Alba Finzi – details

We could consider the 1923’s Gentile Reformation as the first actual act of power of the fascist government in Italy. The Reformation promised to be revolutionary, offering the possibility of giving education even to students with more pedagogical severe difficulties, fighting against illiteracy, and bringing the mandatory age of school frequency up to 14 years old. But, in reality, it soon turned out to be a means of fascist propaganda, controlling teachers and imposing the Catholic religion as the foundation for education. Over the years, the Roman greeting, a symbol of the fascist regime, became compulsory in schools, and the teaching of military culture was also introduced; magazines and newspapers, and any means used for the diffusion of news were subjected to heavy and selective censorship. Later, youth organizations, such as the “Balilla boys” and the “Piccole Italiane,” were born to educate the new generations about fascism.

In November 1938, the Council of Ministers approved the fascist racial laws, previously announced by Mussolini, in September of the same year in Trieste; political measures with the sole purpose of progressively penalizing and excluding Jewish people. Initially, the laws only prevented Jews from actively participating in specific social and commercial activities. Then they went so far as to prohibit them from attending public places or denying them education. Later, the laws also extended to “mixed race” Jews, children of marriages between a Christian and a Jew, and even in schools, as in the case of the young Alba Finzi.
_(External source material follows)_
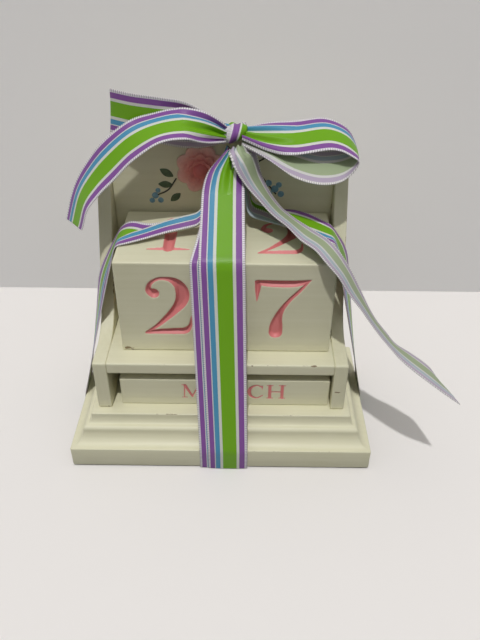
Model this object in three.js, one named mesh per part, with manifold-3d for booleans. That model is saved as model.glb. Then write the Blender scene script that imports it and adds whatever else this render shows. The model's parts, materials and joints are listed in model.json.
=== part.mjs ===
// Block calendar: a painted wooden stand with a tray for two date cubes and a slot for three month
// bars, tied with a striped ribbon and a bow. Millimetres, +Z up, the front faces -Y.
// The origin is on the surface it stands on, under the middle of the base.
import * as THREE from "three";
import { mergeVertices } from "three/addons/utils/BufferGeometryUtils.js";
import Module from "manifold-3d";

const wasm = await Module();
wasm.setup();

// Date cubes and the tray that they stand in
const cubeSide = 57;
const cubeGap = 0.8;
const cubeLeftRoom = 7.6;
const cubeRightRoom = 2.4;
const cubeSetback = 12;
const cubeBackRoom = 1.4;
const cubeChamfer = 0.9;

// Month bars in their slot
const barCount = 3;
const barSetback = 3.1;
const barGap = 0.8;
const barBackRoom = 8.7;
const barHeadroom = 6.4;
const barEndRoom = 3.2;
const barShifts = [2.2, 0.6, -1.4];

// Boards of the stand
const sideThickness = 7.6;
const shelfThickness = 7.2;
const backThickness = 7.2;
const shoulderRise = 83;
const crownRise = 21.7;
const sideSlope = THREE.MathUtils.degToRad(65);
const sideCoveRadius = 26;
const fitGap = 0.3;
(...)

The fifteen-year-old Alba attended class IV only made up of females (at the moment, it would correspond to the 9th Grade) of the Istituto Magistrale Tommaseo. Then, during an everyday morning in November, she was called to the Principal’s office, and they ordered her to leave school permanently.

Fortunately, with his sister Lia, she had the opportunity to complete her high school education, achieving a scientific degree in the Jewish Community of Venice school.

She was forced to take refuge in 1943 in Switzerland with her father and sister, trying to escape from the Germans, who then occupied the north of Italy. She passed through several refugee camps and worked for a time in the Herzberg camp near Zurich. After that, she attended the University of Basel, thanks to a scholarship. Later, in 1945, she returned to Italy and attended the medical faculty for three years. After the Jewish Community commissioned her to work at the Jewish School, she was responsable for welcoming the children who, after the Liberation, returned to their homes. After the experience, she decided to devote himself entirely to teaching; she devoted herself to pedagogical research for the rest of her life. In the eighties, at the Magisterium of the University of Padua, she joined the research group to renew teaching in the Italian School. She also participated in the first seminars to include Insiemistica in the Italian Primary School.